生きてある日は今日ばかり、との死生観から、
「いつやるか? 今でしょ!」と徒然草で説いた兼好法師。
では私たちは何から手をつければいいのか?
「「道心あらば、住む所にしもよらじ。家にあり、人に交はるとも、後世を願はんに難かるべきかは」と言ふは、さらに、後世知らぬ人なり。げには、この世をはかなみ、必ず、生死を出でんと思はんに、何の興ありてか、朝夕、君に仕へ、家を願みる営みの勇ましからん。心は縁にひかれて移るものなれば、静かならでは、道は行じ難し。
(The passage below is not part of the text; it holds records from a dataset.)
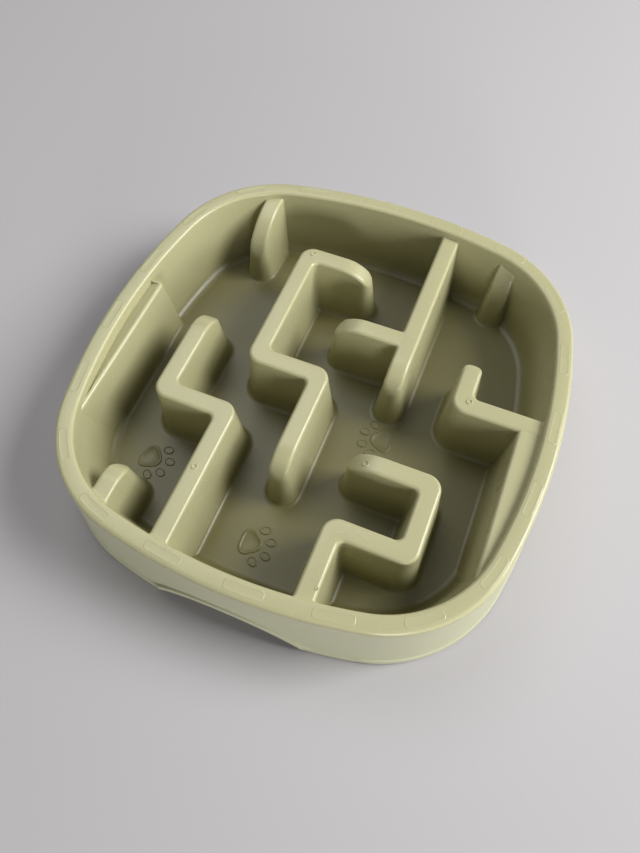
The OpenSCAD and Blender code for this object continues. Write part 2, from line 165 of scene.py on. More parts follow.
# The plastic: pigment that drifts a little, painted shade that darkens the faces towards the floor
# of the channels, edges lightened partly as rubbed wear and partly as a painted highlight, and a
# gloss that handling has dulled in patches.
pigment_scale = 14
pigment_thin = 0.96
pigment_thick = 1.03
noise_span = (0.2, 0.8)
# Painted shade: the colour darkens towards the bottom, most on faces that look up, less on upright
# faces.
painted_shade_heights = (8 * mm, 40 * mm)
painted_shade_share = 0.88
steep_span = (0, 0.08)
steep_painted_shade = 0.6
flat_span = (0.1, 0.9)
flat_painted_shade = 0.4
# Edges lightened near the top: partly rubbed wear, partly a painted highlight along the rounded
# edges.
edge_start = (0.25, 0.6)
edge_end = (0.8, 0.98)
wear_highlight_scale = 40
wear_highlight_heights = (41 * mm, 45 * mm)
wear_highlight_share = 0.3
wear_highlight_least = 0.7
wear_highlight_gain = 1.35
wear_highlight_lift = 0.03
handled_scale = 25
handled_span = (0.25, 0.75)
handled_bright = 0.02
handled_dull = 0.04
dull_heights = (9 * mm, 36 * mm)
dull_bottom = 0.13
sheen_heights = (9 * mm, 38 * mm)
sheen_bottom = 0.55
sheen_top = 0.45
grain_scale = 1300
grain_depth = 0.04 * mm
flow_scale = 30
flow_depth = 0.4 * mm
relief_strength = 0.1
glow_share = 0.1
glow_tone = (1, 0.9, 0.5)
glow_depth = 2 * mm


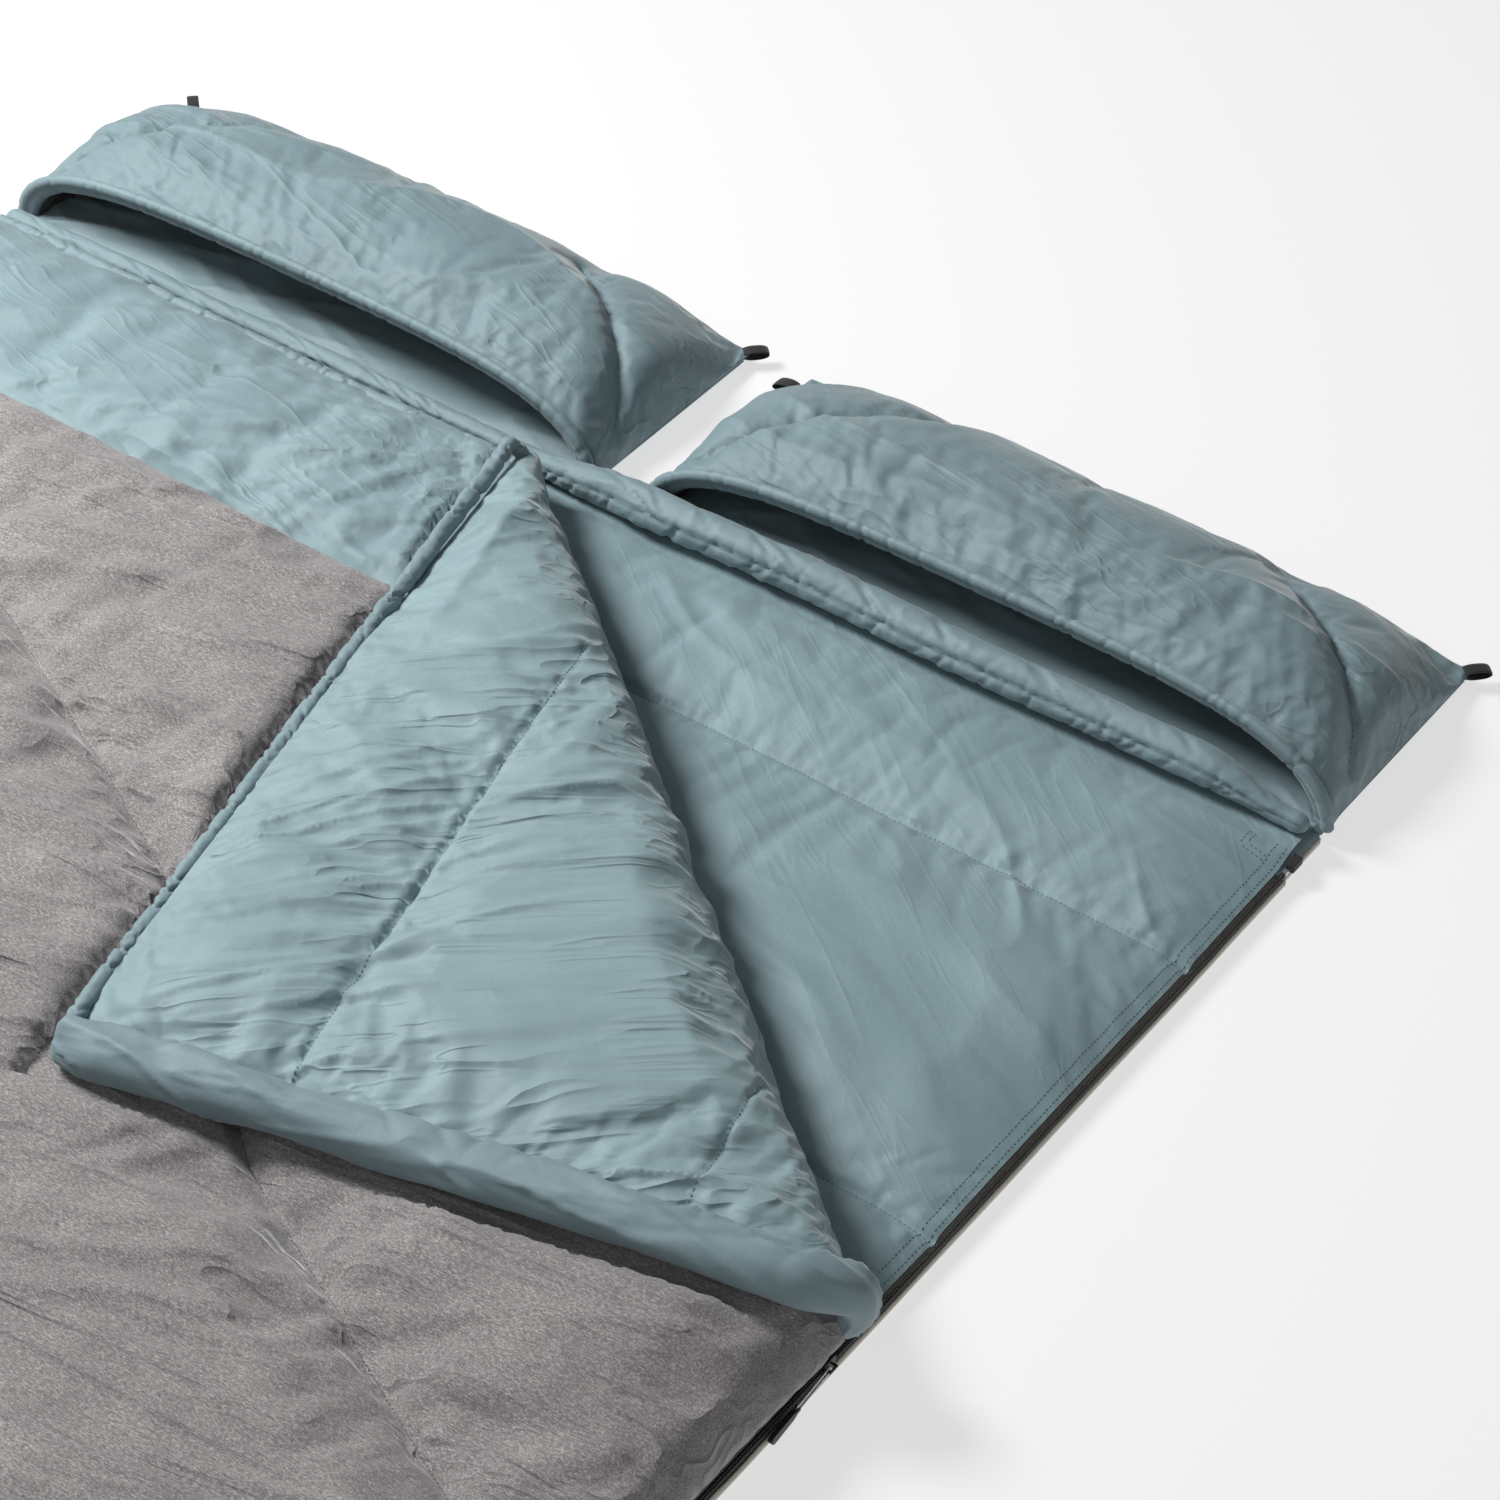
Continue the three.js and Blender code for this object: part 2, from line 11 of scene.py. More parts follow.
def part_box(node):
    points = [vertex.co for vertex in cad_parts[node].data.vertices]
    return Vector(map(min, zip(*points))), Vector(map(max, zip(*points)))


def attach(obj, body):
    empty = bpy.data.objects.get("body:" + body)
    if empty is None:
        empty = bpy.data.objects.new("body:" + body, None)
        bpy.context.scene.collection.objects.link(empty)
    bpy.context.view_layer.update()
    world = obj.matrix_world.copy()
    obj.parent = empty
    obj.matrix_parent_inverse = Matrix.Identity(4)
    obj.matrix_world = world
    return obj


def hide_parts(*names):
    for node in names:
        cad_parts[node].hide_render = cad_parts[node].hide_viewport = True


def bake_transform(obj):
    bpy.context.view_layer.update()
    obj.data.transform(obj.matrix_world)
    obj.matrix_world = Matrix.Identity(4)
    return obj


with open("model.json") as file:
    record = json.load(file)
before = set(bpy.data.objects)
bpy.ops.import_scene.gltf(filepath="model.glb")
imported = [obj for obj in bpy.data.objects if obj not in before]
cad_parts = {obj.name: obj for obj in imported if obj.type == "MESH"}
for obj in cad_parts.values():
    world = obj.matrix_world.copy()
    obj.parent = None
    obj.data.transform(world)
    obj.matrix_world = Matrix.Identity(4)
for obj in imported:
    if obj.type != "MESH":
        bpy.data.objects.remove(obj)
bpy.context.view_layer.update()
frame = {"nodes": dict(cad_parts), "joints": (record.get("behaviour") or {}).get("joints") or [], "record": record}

」(58段)
人の心は周りの環境によってうつろうものだから、
仏道を追求するなら、まずは心静かな環境を整えなさい。
「やる気さえあればどんな環境でも…」って精神論は間違え。
人の心は弱いから、まずは環境を整えることが大事なんだ。
やらねばならぬ環境を作って、追い込むくらいじゃないとね。
まぁ数寄者はそのあたりの動きで変人扱いされるのだけど。
「事・理もとより二つならず。外相もし背かざれば、内証必ず熟す。強いて不信を言ふべからず。仰ぎてこれを尊むべし。」(157段)
現象と真理は別々のものではない。
外面に現れた行為が道理に背かなければ、内面もついてくる。
心を良い方向に導く「形」を尊重しなさい。
「偽りても賢を学ばんを、賢といふべし。」(85段)
賢人を真似て近づこうとする人は賢人と言うべきだから。
なにごともまずは「形」から。守破離の精神だ。
実質を伴わない形式だけ、単なる真似ごと…と批判されるだろう。
でも愚直に続けるうちに、自分だけの「形」になっていく。
やりたいことが決まっているなら、
- とにかくはじめる
- 集中できる環境を整える(形や真似からでもいい)
- そして続ける
人生の歯車は、こうやって回していくものだと私は思う。